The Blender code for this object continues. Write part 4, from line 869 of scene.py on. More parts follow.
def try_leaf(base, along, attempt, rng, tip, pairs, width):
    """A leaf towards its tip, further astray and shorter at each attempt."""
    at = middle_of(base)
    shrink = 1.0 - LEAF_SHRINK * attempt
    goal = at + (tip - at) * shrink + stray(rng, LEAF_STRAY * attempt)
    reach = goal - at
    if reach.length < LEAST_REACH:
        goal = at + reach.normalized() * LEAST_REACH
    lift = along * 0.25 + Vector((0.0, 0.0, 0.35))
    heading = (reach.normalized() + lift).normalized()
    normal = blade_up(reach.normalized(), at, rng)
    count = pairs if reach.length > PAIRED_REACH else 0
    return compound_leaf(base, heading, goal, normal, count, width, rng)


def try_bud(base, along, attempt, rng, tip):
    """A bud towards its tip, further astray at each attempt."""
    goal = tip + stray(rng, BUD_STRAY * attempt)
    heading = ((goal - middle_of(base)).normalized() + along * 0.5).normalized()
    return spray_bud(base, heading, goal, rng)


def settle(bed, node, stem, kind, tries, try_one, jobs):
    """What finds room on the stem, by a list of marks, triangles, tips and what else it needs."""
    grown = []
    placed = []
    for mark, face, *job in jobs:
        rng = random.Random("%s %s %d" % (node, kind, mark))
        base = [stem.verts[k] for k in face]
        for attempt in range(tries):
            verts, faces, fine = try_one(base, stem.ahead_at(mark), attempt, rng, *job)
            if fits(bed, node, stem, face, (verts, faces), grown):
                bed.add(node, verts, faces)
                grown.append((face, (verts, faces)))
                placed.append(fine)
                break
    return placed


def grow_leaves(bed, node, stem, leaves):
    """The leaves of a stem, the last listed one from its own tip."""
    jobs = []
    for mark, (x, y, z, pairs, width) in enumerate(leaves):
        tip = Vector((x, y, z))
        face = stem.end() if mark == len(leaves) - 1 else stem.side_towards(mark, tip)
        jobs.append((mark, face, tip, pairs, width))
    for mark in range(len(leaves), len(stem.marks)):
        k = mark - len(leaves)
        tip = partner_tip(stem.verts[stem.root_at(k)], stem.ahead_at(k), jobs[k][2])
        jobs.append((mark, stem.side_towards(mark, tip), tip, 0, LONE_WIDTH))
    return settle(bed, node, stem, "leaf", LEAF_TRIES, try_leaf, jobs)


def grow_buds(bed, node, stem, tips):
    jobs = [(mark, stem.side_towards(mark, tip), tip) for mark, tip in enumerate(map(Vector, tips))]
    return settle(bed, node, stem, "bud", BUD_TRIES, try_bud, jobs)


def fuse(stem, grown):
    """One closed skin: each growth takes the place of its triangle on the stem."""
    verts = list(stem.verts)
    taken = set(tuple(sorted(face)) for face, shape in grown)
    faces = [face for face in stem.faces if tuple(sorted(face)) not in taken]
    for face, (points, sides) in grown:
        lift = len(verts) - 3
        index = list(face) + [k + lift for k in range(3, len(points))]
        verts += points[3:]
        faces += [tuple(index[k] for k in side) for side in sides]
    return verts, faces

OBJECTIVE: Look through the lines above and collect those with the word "from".

WRITTEN RESPONSE:
The Blender code for this object continues. Write part 4, from line 869 of scene.py on. More parts follow.
    """The leaves of a stem, the last listed one from its own tip."""